>> begin

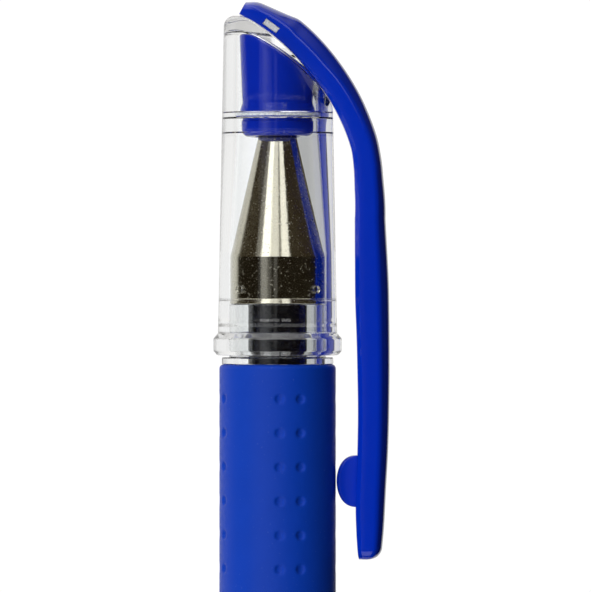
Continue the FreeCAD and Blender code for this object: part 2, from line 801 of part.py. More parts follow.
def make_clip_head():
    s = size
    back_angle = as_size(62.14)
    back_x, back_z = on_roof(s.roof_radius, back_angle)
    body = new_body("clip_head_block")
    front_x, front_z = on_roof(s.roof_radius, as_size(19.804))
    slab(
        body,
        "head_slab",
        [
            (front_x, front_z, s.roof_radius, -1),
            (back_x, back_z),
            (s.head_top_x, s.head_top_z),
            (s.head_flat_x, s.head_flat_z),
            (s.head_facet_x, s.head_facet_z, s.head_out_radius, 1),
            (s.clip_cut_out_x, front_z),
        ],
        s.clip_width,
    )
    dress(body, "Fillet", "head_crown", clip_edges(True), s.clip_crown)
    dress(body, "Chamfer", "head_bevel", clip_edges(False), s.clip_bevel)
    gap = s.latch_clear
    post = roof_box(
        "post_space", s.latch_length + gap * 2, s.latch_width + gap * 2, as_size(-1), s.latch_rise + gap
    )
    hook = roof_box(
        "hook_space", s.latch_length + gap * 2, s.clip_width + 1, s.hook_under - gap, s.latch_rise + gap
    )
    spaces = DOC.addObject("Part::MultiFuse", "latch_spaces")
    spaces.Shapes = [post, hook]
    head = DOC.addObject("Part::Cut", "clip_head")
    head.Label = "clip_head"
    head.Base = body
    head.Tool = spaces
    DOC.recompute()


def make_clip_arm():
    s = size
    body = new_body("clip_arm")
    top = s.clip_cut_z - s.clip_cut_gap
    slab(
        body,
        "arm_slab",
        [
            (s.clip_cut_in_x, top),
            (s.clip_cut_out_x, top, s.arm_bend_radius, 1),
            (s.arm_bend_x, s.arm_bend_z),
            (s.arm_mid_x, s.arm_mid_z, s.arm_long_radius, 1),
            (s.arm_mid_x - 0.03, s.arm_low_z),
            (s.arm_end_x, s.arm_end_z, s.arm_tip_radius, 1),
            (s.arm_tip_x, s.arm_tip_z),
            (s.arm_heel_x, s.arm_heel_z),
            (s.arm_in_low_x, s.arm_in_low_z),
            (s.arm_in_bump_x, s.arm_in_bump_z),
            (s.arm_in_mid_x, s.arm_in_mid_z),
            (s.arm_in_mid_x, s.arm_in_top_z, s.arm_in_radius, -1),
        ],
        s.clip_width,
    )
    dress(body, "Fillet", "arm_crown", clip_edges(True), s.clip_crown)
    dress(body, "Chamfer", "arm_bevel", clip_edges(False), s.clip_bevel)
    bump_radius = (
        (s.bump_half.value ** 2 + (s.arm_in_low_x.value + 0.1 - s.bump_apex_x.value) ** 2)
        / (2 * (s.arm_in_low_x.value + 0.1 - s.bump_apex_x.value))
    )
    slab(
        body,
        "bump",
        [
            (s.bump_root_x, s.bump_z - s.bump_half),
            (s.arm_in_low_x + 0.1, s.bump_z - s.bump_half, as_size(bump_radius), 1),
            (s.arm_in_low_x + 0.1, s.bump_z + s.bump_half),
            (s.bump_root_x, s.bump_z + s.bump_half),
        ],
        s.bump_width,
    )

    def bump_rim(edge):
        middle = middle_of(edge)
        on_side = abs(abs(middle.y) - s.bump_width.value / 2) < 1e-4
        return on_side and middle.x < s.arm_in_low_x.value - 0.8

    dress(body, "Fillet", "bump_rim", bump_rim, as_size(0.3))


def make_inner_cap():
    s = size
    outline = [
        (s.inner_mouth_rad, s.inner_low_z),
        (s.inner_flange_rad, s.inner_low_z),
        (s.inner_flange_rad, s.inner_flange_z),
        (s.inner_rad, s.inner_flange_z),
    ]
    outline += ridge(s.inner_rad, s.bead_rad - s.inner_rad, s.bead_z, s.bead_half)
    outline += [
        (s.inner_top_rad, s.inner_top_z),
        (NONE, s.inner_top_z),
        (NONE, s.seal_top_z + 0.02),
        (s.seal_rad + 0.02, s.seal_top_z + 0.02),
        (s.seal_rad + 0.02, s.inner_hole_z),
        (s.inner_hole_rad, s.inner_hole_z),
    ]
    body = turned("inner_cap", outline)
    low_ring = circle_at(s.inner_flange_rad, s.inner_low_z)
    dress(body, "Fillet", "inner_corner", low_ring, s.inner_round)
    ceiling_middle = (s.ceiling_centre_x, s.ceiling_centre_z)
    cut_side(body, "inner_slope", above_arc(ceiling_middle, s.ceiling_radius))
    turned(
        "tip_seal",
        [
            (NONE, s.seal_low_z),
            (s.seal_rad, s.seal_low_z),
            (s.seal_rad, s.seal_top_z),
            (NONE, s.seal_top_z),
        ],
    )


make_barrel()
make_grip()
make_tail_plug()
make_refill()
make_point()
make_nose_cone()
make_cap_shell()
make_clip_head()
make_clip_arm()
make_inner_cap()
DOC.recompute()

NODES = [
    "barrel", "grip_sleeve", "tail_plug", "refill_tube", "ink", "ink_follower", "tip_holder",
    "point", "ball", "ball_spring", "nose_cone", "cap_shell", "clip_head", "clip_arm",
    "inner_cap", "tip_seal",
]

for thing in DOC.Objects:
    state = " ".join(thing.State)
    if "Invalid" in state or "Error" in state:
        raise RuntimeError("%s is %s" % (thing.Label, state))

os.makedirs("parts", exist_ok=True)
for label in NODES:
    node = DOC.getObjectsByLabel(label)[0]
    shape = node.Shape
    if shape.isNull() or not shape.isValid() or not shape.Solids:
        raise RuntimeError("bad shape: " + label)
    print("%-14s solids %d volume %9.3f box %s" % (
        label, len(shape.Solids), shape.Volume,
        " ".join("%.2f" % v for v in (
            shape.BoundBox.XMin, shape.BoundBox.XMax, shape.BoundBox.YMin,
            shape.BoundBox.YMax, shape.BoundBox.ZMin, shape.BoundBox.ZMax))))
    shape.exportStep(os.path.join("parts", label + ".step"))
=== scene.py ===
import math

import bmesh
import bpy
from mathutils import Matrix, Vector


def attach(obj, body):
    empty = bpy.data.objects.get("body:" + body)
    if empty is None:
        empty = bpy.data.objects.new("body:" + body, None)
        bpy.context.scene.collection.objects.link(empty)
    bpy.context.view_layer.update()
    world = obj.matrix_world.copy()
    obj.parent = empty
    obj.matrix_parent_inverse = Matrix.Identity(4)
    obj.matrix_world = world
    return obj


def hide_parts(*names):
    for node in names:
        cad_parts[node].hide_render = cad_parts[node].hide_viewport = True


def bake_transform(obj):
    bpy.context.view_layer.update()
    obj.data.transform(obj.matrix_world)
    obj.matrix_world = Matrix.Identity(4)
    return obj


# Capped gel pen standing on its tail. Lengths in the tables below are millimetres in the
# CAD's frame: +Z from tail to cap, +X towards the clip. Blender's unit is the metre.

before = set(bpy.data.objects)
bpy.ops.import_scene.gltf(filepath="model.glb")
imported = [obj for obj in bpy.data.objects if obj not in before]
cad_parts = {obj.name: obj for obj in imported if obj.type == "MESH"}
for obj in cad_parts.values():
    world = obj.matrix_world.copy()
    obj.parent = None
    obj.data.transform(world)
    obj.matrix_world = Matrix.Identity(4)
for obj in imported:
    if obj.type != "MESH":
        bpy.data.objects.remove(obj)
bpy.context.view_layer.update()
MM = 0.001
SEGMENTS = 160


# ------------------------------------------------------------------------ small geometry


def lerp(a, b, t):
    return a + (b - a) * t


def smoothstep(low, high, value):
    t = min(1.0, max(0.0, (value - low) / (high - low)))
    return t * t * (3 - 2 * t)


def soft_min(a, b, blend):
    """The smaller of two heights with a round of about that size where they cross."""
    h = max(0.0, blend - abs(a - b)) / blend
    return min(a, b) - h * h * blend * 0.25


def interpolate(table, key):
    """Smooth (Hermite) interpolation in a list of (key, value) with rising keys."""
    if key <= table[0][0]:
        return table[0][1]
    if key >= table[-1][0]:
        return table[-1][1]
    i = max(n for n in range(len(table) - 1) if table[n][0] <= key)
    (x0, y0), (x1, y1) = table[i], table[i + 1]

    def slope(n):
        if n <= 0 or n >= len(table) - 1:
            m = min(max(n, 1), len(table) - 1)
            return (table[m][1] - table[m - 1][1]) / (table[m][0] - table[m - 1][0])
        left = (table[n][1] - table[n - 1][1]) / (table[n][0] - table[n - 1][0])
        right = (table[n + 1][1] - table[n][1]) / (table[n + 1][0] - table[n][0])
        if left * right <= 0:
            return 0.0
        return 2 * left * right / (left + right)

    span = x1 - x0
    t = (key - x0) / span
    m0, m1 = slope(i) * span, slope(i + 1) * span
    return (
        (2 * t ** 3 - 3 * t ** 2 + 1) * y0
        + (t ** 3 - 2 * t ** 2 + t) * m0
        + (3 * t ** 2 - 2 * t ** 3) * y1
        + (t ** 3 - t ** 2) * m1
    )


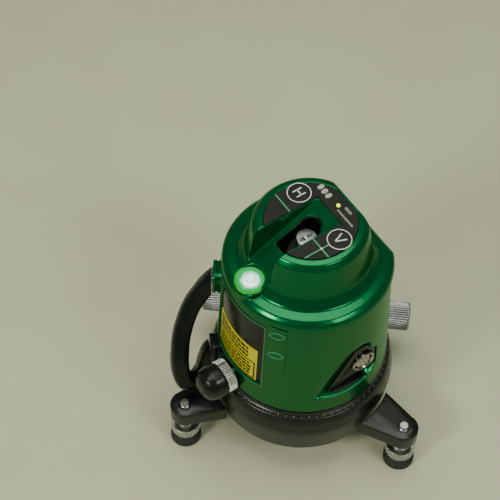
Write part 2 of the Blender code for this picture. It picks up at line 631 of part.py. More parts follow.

>> end

→ **Set problem**
Print exactly the lines above from the one with "obj.matrix_parent_inverse = Matrix.Identity(4)" to the one with "SEGMENTS = 160", including both.

→ **Answer to the task**
    obj.matrix_parent_inverse = Matrix.Identity(4)
    obj.matrix_world = world
    return obj


def hide_parts(*names):
    for node in names:
        cad_parts[node].hide_render = cad_parts[node].hide_viewport = True


def bake_transform(obj):
    bpy.context.view_layer.update()
    obj.data.transform(obj.matrix_world)
    obj.matrix_world = Matrix.Identity(4)
    return obj


# Capped gel pen standing on its tail. Lengths in the tables below are millimetres in the
# CAD's frame: +Z from tail to cap, +X towards the clip. Blender's unit is the metre.

before = set(bpy.data.objects)
bpy.ops.import_scene.gltf(filepath="model.glb")
imported = [obj for obj in bpy.data.objects if obj not in before]
cad_parts = {obj.name: obj for obj in imported if obj.type == "MESH"}
for obj in cad_parts.values():
    world = obj.matrix_world.copy()
    obj.parent = None
    obj.data.transform(world)
    obj.matrix_world = Matrix.Identity(4)
for obj in imported:
    if obj.type != "MESH":
        bpy.data.objects.remove(obj)
bpy.context.view_layer.update()
MM = 0.001
SEGMENTS = 160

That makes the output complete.